Chasan
- Type: Pastry
- Place of origin: China
- Region or state: Jiangsu
- Main ingredients: flour, sesame oil

= Chasan (pastry) =

Traditional Chinese pastry dish

Chasan (茶馓) is a traditional Chinese pastry that is popular in Jiangsu Province, China, and especially in Huai'an, a historic city which is considered the home of chasan.

==Description==
Chasan is golden brown and crispy. Chasan is made by rolled wirelike strips. Usually, chasan has a variety of shapes, such as comb, chrysanthemum and pagoda.

Chasan is a kind of afternoon tea snack and that is why it is so named, as "Cha" means tea. Huai'an Chasan has a long history of over one hundred years. It has been served since the late Qing Dynasty, and is known both at home and abroad. It used to be a royal tribute during the Qing dynasty, and later was designated one of the "Famous Chinese Snacks" in 1997 for its peculiar flavour.

===Ingredients===
- Flour
- Sesame oil
- Refined salt
- Yeast powder

==Ways of eating==
Some ways chasan is consumed include:
- Made into soup, especially sponge gourd soup
- Eaten along with tea
- Steeped into hot water with soft sugar or soya-bean milk
- Added into a fried dish

==Legend of Chasan==
Long long ago, a corrupt official was sent to collect money and grain for the government. But he just made a pig of himself. When he passed Shan Yang (ancient Huai'an) county, he had a miraculous dream. In his dream, a golden phoenix landed at the top of Zhenhuai Lou with a most delicate Sanzi (predecessor of Chasan) in its mouth. Someone told him that the phoenix was an immortal phoenix and if one could get the most delicate Sanzi in its mouth, he would live forever. When he woke up, he planned to make his dream a peg to collect wealth for himself. So he ordered his subordinates to seek for the golden phoenix, or else they would be punished and fined.
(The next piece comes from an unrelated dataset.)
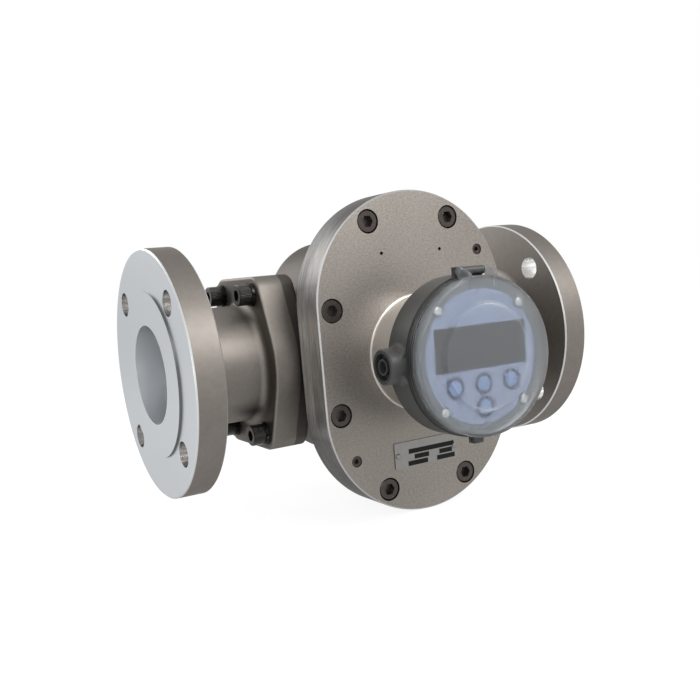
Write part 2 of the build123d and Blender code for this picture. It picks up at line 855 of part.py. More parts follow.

Of course, the subordinates could not find a golden phoenix. Finally, they seized an old man who made Sanzi for a living and told the corrupt official that the golden phoenix was hidden by the old man. The official forced the old man to hand over the phoenix and the most delicate Sanzi before dawn, otherwise, his family would all be sentenced to death. The old man could do nothing but wait for death. His grandchild called Jinfeng comforted him that she could save her family. When dawn came, Jinfeng carried a handful of Chasan and jumped into a well. Suddenly, she turned into a golden phoenix and flew to the corrupt official. The official was eating and drinking. The phoenix dived suddenly and pecked out his eyes. Then the golden phoenix turned into the most delicate Sanzi, and people called it Chasan.